An appellate court prefers to dispose of a case on the merits rather than to dismiss an appeal for deficiencies in the brief. Nicholson v. Transamerica Occidental Life Ins. Co., 144 S.W.3d 302, 308 (Mo. App. W.D. 2004). However, “[i]n some cases, a brief may be so deficient that it precludes appellate review.” Id. at 305. Failure to substantially comply with Rule 84.04 preserves nothing for review and is a proper ground for dismissing an appeal. Brown, 211 S.W.3d at 146–47.

Lueker v. Mo. State W. Univ., 241 S.W.3d 865, 867 (Mo. App. W.D. 2008) (footnotes omitted). In addition, by itself the “[f]ailure to provide a fair and concise statement of the facts that complies with Rule 84.04(c) is a basis for dismissal of the appeal.” In re Marriage of Smith, 283 S.W.3d 271, 274 (Mo. App. E.D. 2009) (citing Weinshenker, 177 S.W.3d at 863; In re Marriage of Shumpert, 144 S.W.3d 317, 320 (Mo. App. E.D. 2004); Lemay v. Hardin, 108 S.W.3d 705, 709 (Mo. App. W.D. 2003)).

We conclude that we are unable to consider the merits of Green's points on appeal without stepping outside our role as a neutral arbiter and assuming the role of advocate, which we cannot and will not do.2

The appeal is dismissed.


1.   All rule references are to Missouri Supreme Court Rules (2016).

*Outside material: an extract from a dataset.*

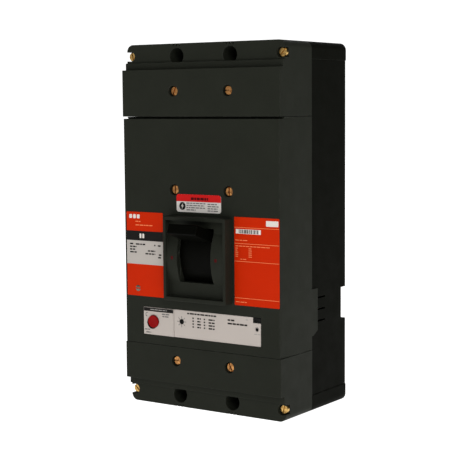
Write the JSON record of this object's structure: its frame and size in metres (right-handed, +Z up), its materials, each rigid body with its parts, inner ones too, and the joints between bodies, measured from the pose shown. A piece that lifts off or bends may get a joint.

2.   Because we have determined that Green's substantial failure to comply with Rule 84.04(c) requires dismissal, it is unnecessary to address the additional alleged briefing deficiencies. We do note that our cursory review of the substantive issues raised in the four Points Relied On finds none to be of sufficient merit to require the judgment of the trial court to be reversed. We do not want Green to have the mistaken impression that an otherwise meritorious appeal was lost on briefing technicalities.